Connecticut courts have taken the rationale and analysis set forth in the Guamamtario case and expanded its applicability to pretrial discovery.  The Superior Court of Connecticut, Judicial District of Litchfield, has held that “in [a] car accident case, with no pending lost wages claim…, inquiries into immigration status…are not within the permissible scope of discovery.[6]  As such, the Court entered a protective order prohibiting deposition questioning of the plaintiff regarding “any identification documents that the plaintiff submitted to receive his [driver’s license]; asking whether he has a green card, visa, or passport; asking whether he is a United States citizen or a citizen of another country; asking whether he has a social security number or other tax identification number; and/or asking any questions about the manner in which he entered this country.[7]

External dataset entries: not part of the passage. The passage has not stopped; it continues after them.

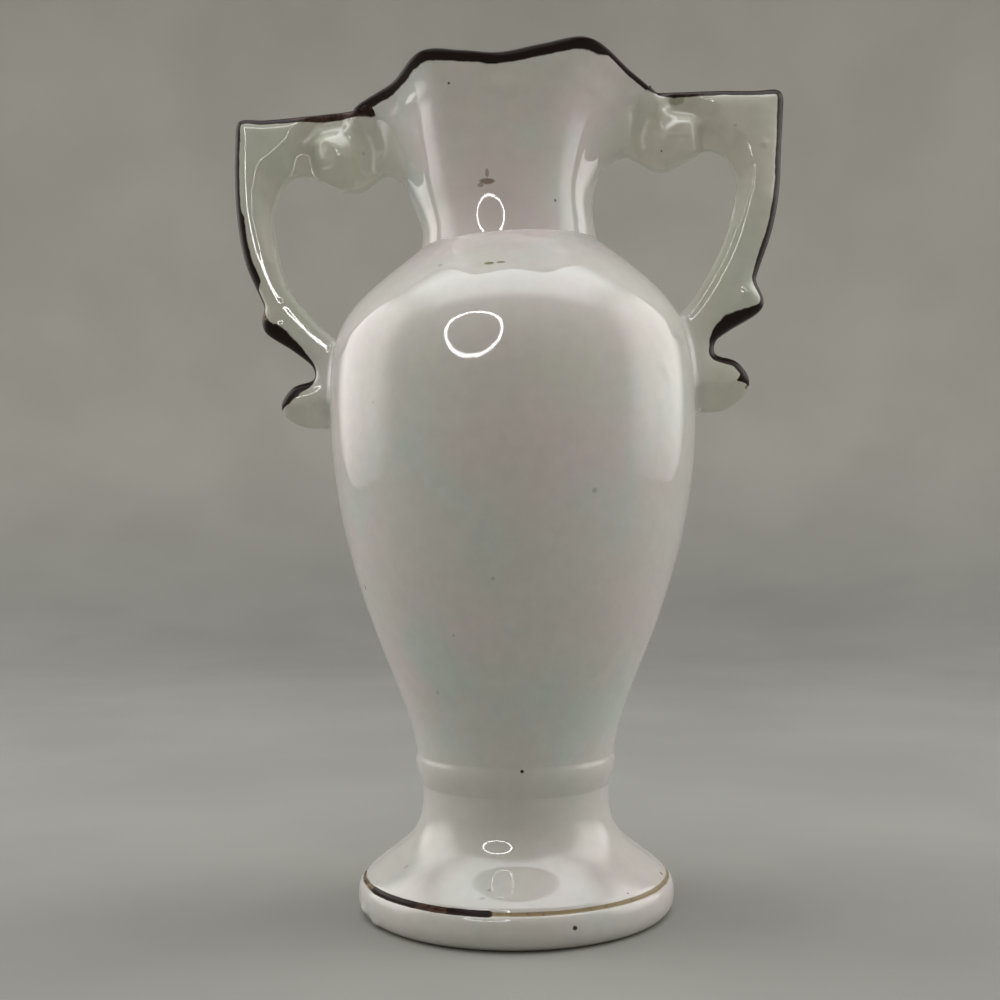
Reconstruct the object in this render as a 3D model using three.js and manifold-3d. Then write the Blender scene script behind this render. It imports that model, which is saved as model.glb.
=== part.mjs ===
// A two-handled bud vase in slip-cast, glazed porcelain, in millimetres with +Z up.
// The origin is the centre of the standing ring, on the surface that the vase stands on.
// Five cast pieces are luted together: foot, body, neck with its lobed mouth, and two scrolled handles.

import * as THREE from 'three';
import * as BufferGeometryUtils from 'three/addons/utils/BufferGeometryUtils.js';
import Module from 'manifold-3d';

const wasm = await Module();
wasm.setup();

// Heights of the stacked pieces
const FOOT_HEIGHT = 24.3;
const BODY_HEIGHT = 78.8;
const NECK_HEIGHT = 22.4;

// Foot
const RIM_RADIUS = 24.6;
const RIM_HEIGHT = 5.2;
const WAIST_RADIUS = 14.5;
const WAIST_LEVEL = 17.3;
const BEAD_RADIUS = 15.5;
const BEAD_HEIGHT = 4.8;
const RING_INNER_RADIUS = 17.4;
const RING_EDGE_ROUNDING = 2.2;
const RIM_GROOVE_DEPTH = 0.25;
const RIM_GROOVE_WIDTH = 0.6;
const RECESS_DEPTH = 1.6;
const RECESS_SLOPE = 0.8;
const FLOOR_THICKNESS = 3.2;
const FLOOR_FILLET = 1.4;

// Body
const BELLY_RADIUS = 28.45;
const BELLY_RISE = 54.7;
const WALL = 2.5;

// Neck and mouth
const NECK_RADIUS = 13.4;
const CREASE_STEP = 0.4;
const MOUTH_REACH_SIDE = 24;
const MOUTH_REACH_FRONT = 16.9;
const LOBE_MIDDLE_RISE = 2.9;
const LIP_CREST = 0.4;
const LIP_THICKNESS = 1.8;
const LIP_FLARE = 0.16;

// The corners of the lobes, pressed by hand: the right ones are further out and stand higher.
// Hollow is the share of the way from the handle to the corner at which the slope is half way up.
const LOBE_CORNERS = {
  right: { side: 1, reach: 13.2, rise: 4.3, hollow: 0.42 },
  left: { side: -1, reach: 11.2, rise: 3.5, hollow: 0.56 },
};

// Handles
const HANDLE_REACH = 43.3;
const HANDLE_HEIGHT = 46.9;
const HANDLE_THICKNESS = 5.6;
const HANDLE_ROUNDING = 0.8;
const CORNER_RADIUS = 1.9;
const EYE_RADIUS = 2.8;
const EYE_RELIEF = 0.7;
const VALLEY_RADIUS = 1.4;
const VALLEY_START_DEGREES = -50;
const VALLEY_END_DEGREES = 125;
const LUTE_GAP = 0.3;

// The handles were finished by hand: the left one sits lower, bows out more and has a slimmer strap.
const HANDLES = [
  {
    name: 'handle_right', side: 1, drop: 0, mouthRise: 0.1, cornerTrim: 0, bow: 0,
    strapTop: 5.85, strapFoot: 6.7, eyeGrow: 0, eyeFoot: 0, tailDrop: 0, tailPull: 0, tailDepth: 2.3,
  },
  {
    name: 'handle_left', side: -1, drop: 1.4, mouthRise: 0.6, cornerTrim: 0.9, bow: 0.6,
    strapTop: 5.3, strapFoot: 4.6, eyeGrow: 1.1, eyeFoot: 2.5, tailDrop: 1.1, tailPull: 0.5, tailDepth: 1.3,
  },
];

// Kiln lean: above this level the ware bends towards the left handle, and then stands straight again
const LEAN_DEGREES = 1.4;
const LEAN_START = 60;
const LEAN_SPAN = 44;

// Smoothness
const TURN_STEPS = 48;
const CURVE_STEPS = 8;

const BODY_TOP = FOOT_HEIGHT + BODY_HEIGHT;
const MOUTH_LEVEL = BODY_TOP + NECK_HEIGHT;
const BELLY_LEVEL = FOOT_HEIGHT + BELLY_RISE;

const porcelain = (name, color) => {
  const material = new THREE.MeshStandardMaterial({ color, roughness: 0.16, metalness: 0 });
  material.name = name;
  return material;
};

const flat = (x, y) => new THREE.Vector2(x, y);

// Points along one cubic curve between two levels of a turned outline.
const curve = (start, startPull, endPull, end, steps = CURVE_STEPS) =>
  new THREE.CubicBezierCurve(start, startPull, endPull, end).getPoints(steps);

// The same outline, moved inwards by the wall.
const inset = (points, wall) => points.map((point) => flat(point.x - wall, point.y));

function mergedPositions(geometry) {
  const bare = geometry.clone();
  bare.deleteAttribute('normal');
  bare.deleteAttribute('uv');
  return BufferGeometryUtils.mergeVertices(bare, 1e-5);
}

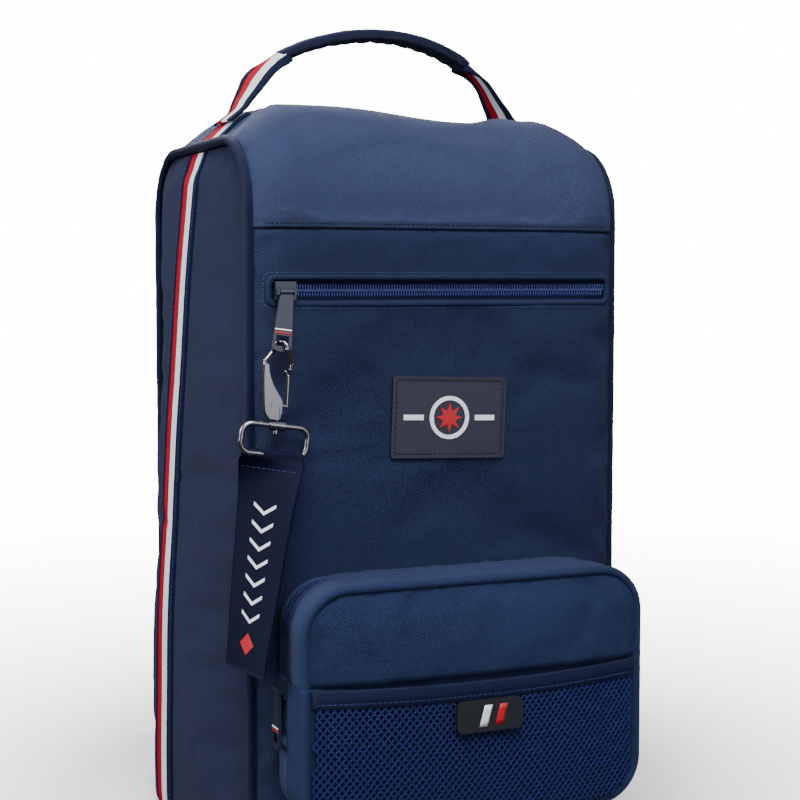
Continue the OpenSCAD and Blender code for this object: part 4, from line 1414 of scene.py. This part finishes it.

It is reasonable to expect that a Maryland court dealing with evidence of a plaintiff’s immigration status would make a similar ruling as the Connecticut courts hearing the Guamamtario and Jimenez cases.  Indeed, it is well established that undocumented immigrants have the right to access the court system in order to sue to enforce contracts and seek redress of civil wrongs, such as negligently inflicted personal injuries.[8]  In 2005, Maryland joined the growing list of states which explicitly recognized that an undocumented immigrant injured in the course of his employment was eligible for workers’ compensation benefits.[9]  To be certain, workers’ compensation is, for all intents and purposes, a personal injury remedy.[10]

Moreover, Md. Rule 5-403 provides:

Although relevant, evidence may be excluded if its probative value is substantially outweighed by the danger of unfair prejudice, confusing of the issues, or misleading the jury, or by considerations of undue delay, waste of time, or needless presentation of cumulative evidence.

Courts across the country have recognized that evidence of a party’s immigration status carries with it a great and possibly devastating potential for prejudice.[11]  In fact, the Supreme Court of Washington held in the Salas case that

[i]ssues involving immigration can inspire passionate responses that carry a significant danger of interfering with the fact finder’s duty to engage in reasoned deliberation.  In light of the low probative value of immigration status with regard to lost future earnings, the risk of unfair prejudice brought about by the admission of a plaintiff’s immigration status is too great.  Consequently, we are convinced that the probative value of a plaintiff’s undocumented status, by itself, is substantially outweighed by the danger of unfair prejudice.[12]

Finally, it is not likely that a Maryland court would permit an undocumented immigrant’s immigration status to be used for impeachment purposes at trial.  In order for a witness’ credibility to be impeached, Md. Rule 5-609 requires evidence of a conviction of a crime, plus such crime must be an “infamous crime” or other crime relevant to the witness’ credibility, and the court must determine that the probative value of admitting the evidence outweighs the danger of unfair prejudice to the witness or the objecting party.  In the overwhelming majority of cases, the witness will not have been convicted of “illegal immigration.”  Even if there was a conviction, it is doubtful that a Maryland court would consider a violation of immigration law to be serious enough to rise to the level of an “infamous crime.” And, as indicated above, the prejudicial effect of such evidence would far outweigh any probative value it may have at trial.


[1]               Guamamtario v. Sound Beach Partners, LLC, 2015 WL 467234 at *5 (Conn. Super. Ct. Jan. 6, 2015).

[2]               Id.at *6.

[3]               Id. at *9.

[4]               Id.at *12.

[5]               Id.

[6]               Jimenez v. Brooks, 2016 WL 1443594 at *10 (Conn. Super. Ct. March 15, 2016) (ellipsis added).

[7]               Id.

[8]               See, e.g., Montoya v. Gateway Ins. Co., 401 A.2d 1102 (N.J. Super. Ct. App. Div. 1979); Majlinger v. Cassino Constr. Corp., 25 A.D.3d 14 (N.Y. Sup. Ct. 2005) (finding no intention in the federal Immigration Reform and Control Act that Congress intended to deprive undocumented immigrants of their right to sue for personal injuries in state courts or to deprive them of the right to recover damages for lost wages).

[9]               Design Kitchen & Baths v. Lagos, 388 Md. 718, 882 A.2d 817 (2005); see also Rajeh v. Steel City Corp., 157 Ohio App.3d 722, 813 N.E.2d 697 (2004).

[10]             Mendoza v. Monmouth Recycling Corp., 288 N.J. Super. 240, 248, 672 A.2d 221, 225 (1996).

[11]             See United States v. Diaz, 494 F.3d 221 (1st Cir. 2007); United States v. Amara-Manzanares, 377 F.3d 39 (1st Cir. 2004); Salas v. Hi-Tech Erectors, 230 P.3d 583 (Wash. 2010).

[12]             Salas, 230 P.3d at 586-87.